Directive: Copy out the entries below in full and exactly.

### Extracted data ###

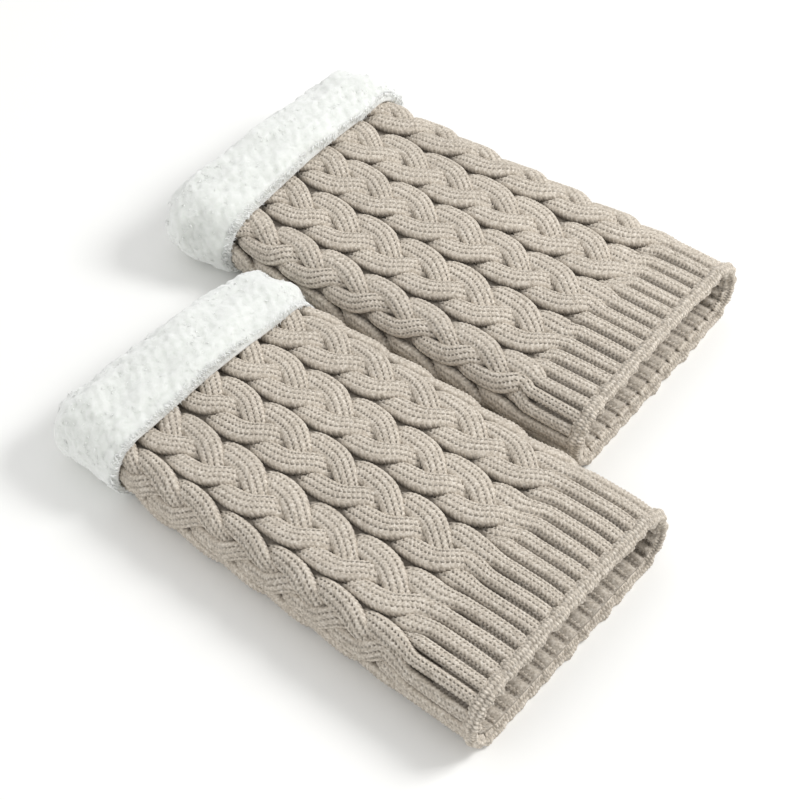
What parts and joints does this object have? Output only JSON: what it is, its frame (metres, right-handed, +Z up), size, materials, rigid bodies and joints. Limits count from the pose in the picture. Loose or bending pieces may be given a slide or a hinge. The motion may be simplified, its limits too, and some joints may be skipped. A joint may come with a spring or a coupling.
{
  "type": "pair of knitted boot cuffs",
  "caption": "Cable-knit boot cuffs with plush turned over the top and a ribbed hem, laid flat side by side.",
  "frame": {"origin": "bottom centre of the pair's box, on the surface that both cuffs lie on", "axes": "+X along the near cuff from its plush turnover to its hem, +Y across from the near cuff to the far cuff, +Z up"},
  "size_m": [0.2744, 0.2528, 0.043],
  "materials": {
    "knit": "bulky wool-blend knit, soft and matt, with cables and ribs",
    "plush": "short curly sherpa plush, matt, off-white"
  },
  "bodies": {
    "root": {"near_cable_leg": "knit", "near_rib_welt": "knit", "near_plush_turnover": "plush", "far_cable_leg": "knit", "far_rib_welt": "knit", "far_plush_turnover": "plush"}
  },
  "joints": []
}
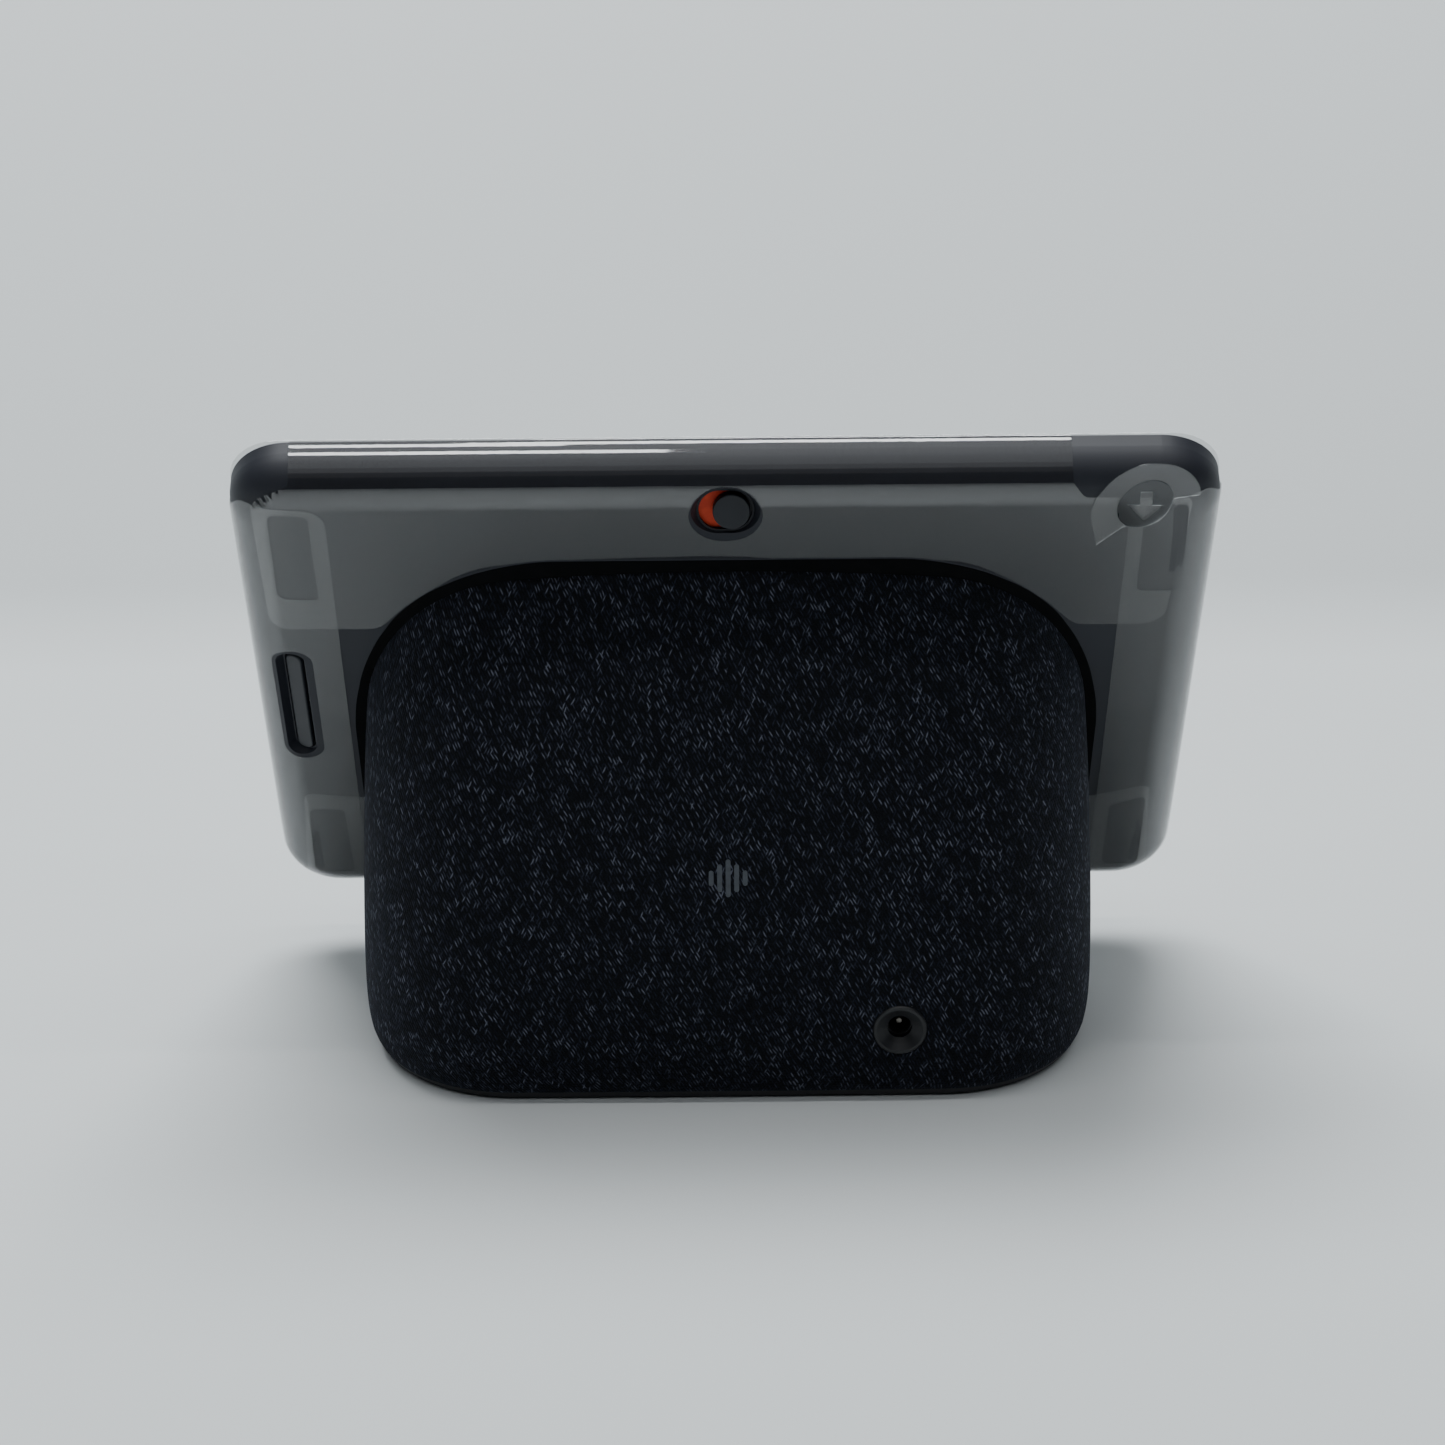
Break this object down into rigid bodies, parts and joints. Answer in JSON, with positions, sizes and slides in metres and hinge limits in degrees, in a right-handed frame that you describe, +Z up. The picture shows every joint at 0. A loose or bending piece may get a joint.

###

Answer for the task:
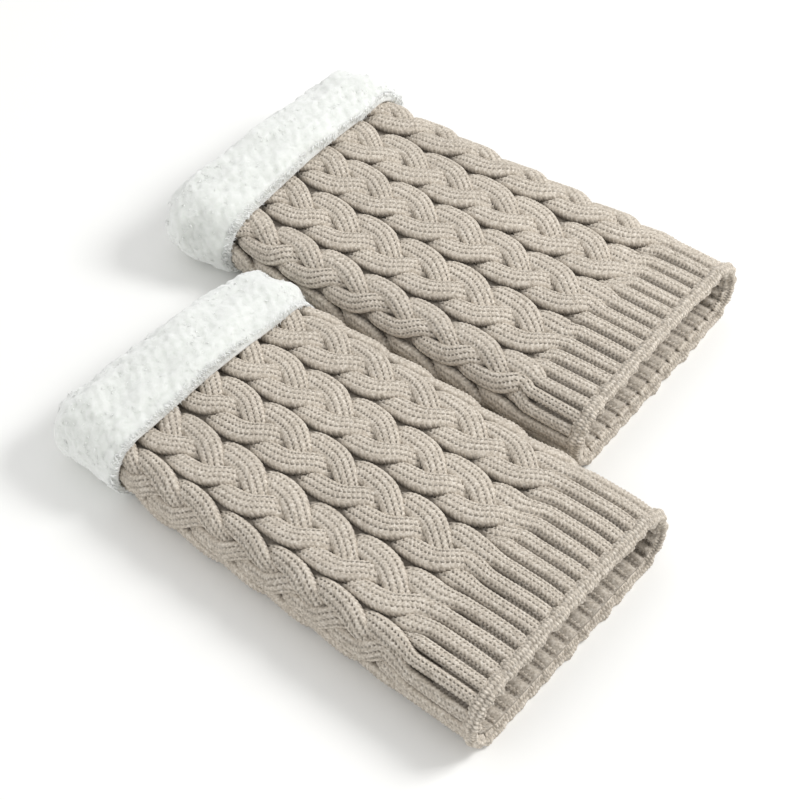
What parts and joints does this object have? Output only JSON: what it is, its frame (metres, right-handed, +Z up), size, materials, rigid bodies and joints. Limits count from the pose in the picture. Loose or bending pieces may be given a slide or a hinge. The motion may be simplified, its limits too, and some joints may be skipped. A joint may come with a spring or a coupling.
{
  "type": "pair of knitted boot cuffs",
  "caption": "Cable-knit boot cuffs with plush turned over the top and a ribbed hem, laid flat side by side.",
  "frame": {"origin": "bottom centre of the pair's box, on the surface that both cuffs lie on", "axes": "+X along the near cuff from its plush turnover to its hem, +Y across from the near cuff to the far cuff, +Z up"},
  "size_m": [0.2744, 0.2528, 0.043],
  "materials": {
    "knit": "bulky wool-blend knit, soft and matt, with cables and ribs",
    "plush": "short curly sherpa plush, matt, off-white"
  },
  "bodies": {
    "root": {"near_cable_leg": "knit", "near_rib_welt": "knit", "near_plush_turnover": "plush", "far_cable_leg": "knit", "far_rib_welt": "knit", "far_plush_turnover": "plush"}
  },
  "joints": []
}
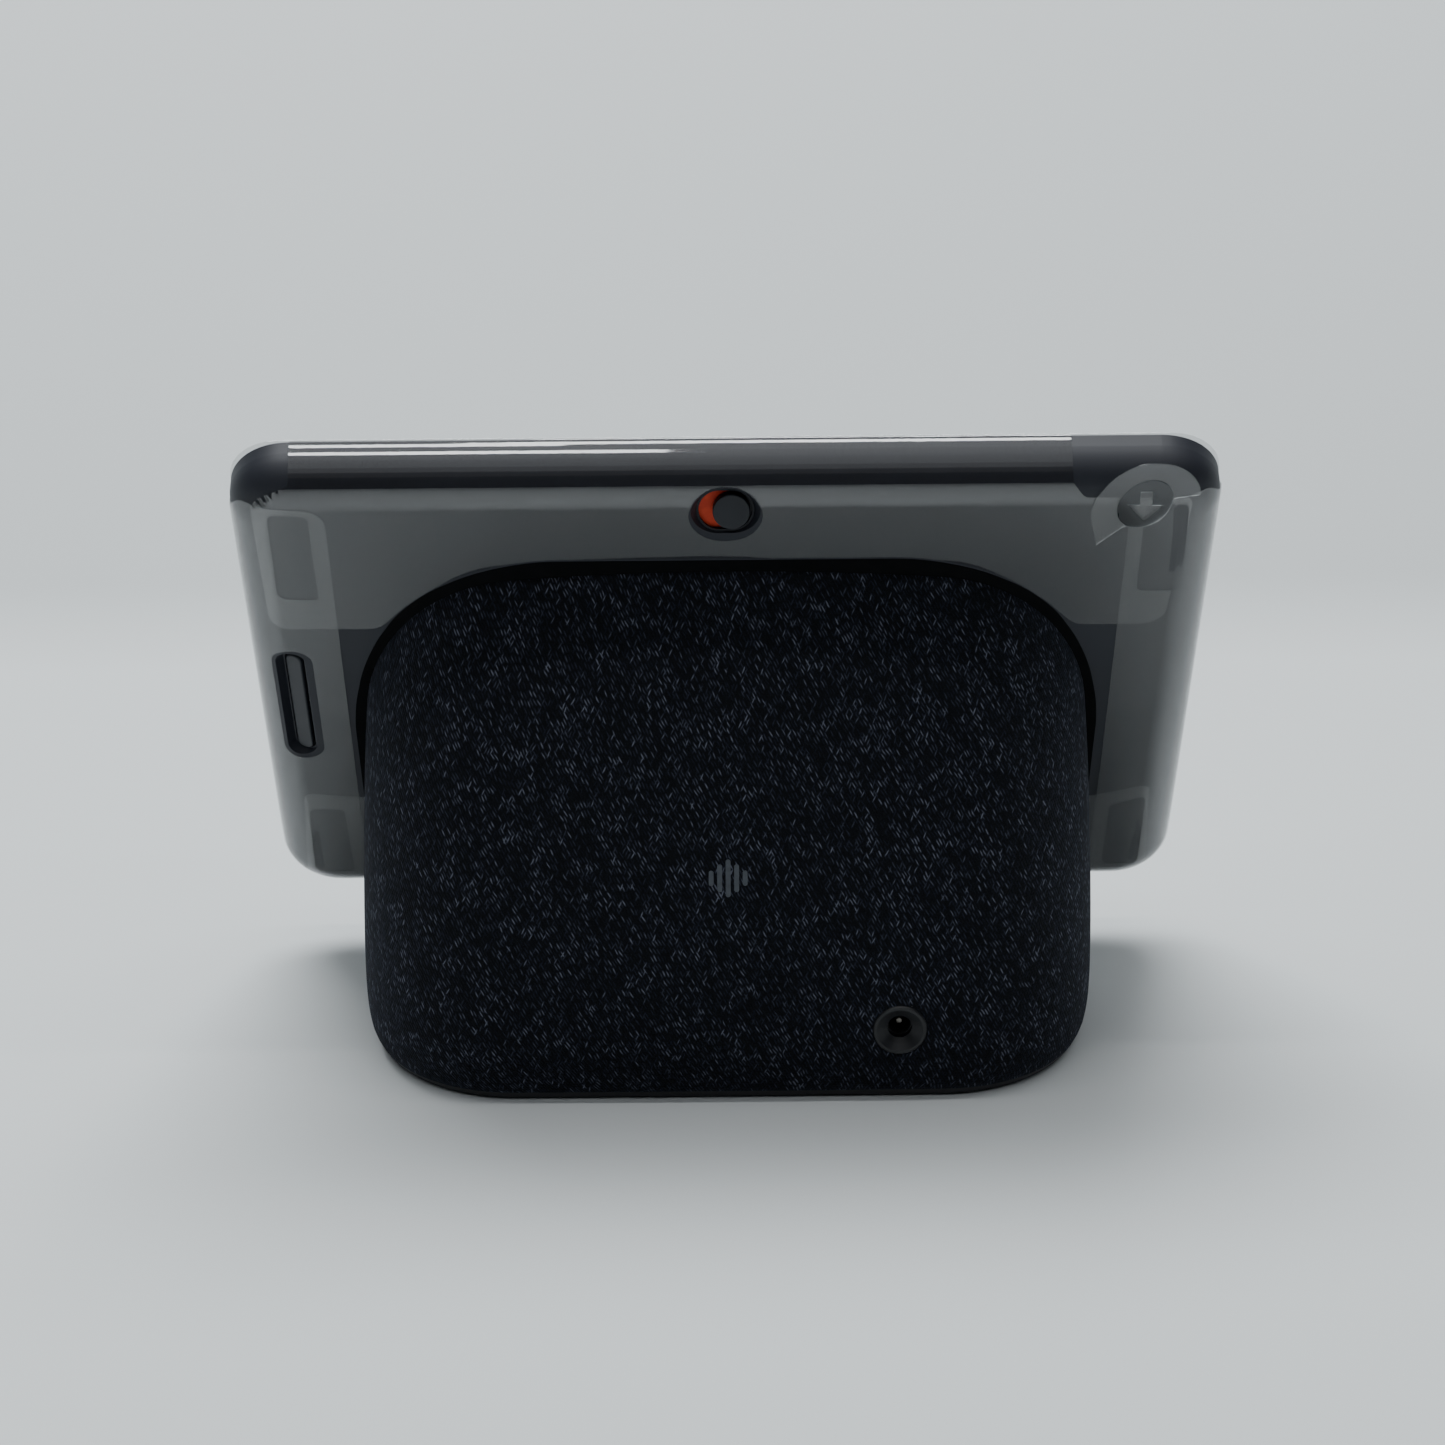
Break this object down into rigid bodies, parts and joints. Answer in JSON, with positions, sizes and slides in metres and hinge limits in degrees, in a right-handed frame that you describe, +Z up. The picture shows every joint at 0. A loose or bending piece may get a joint.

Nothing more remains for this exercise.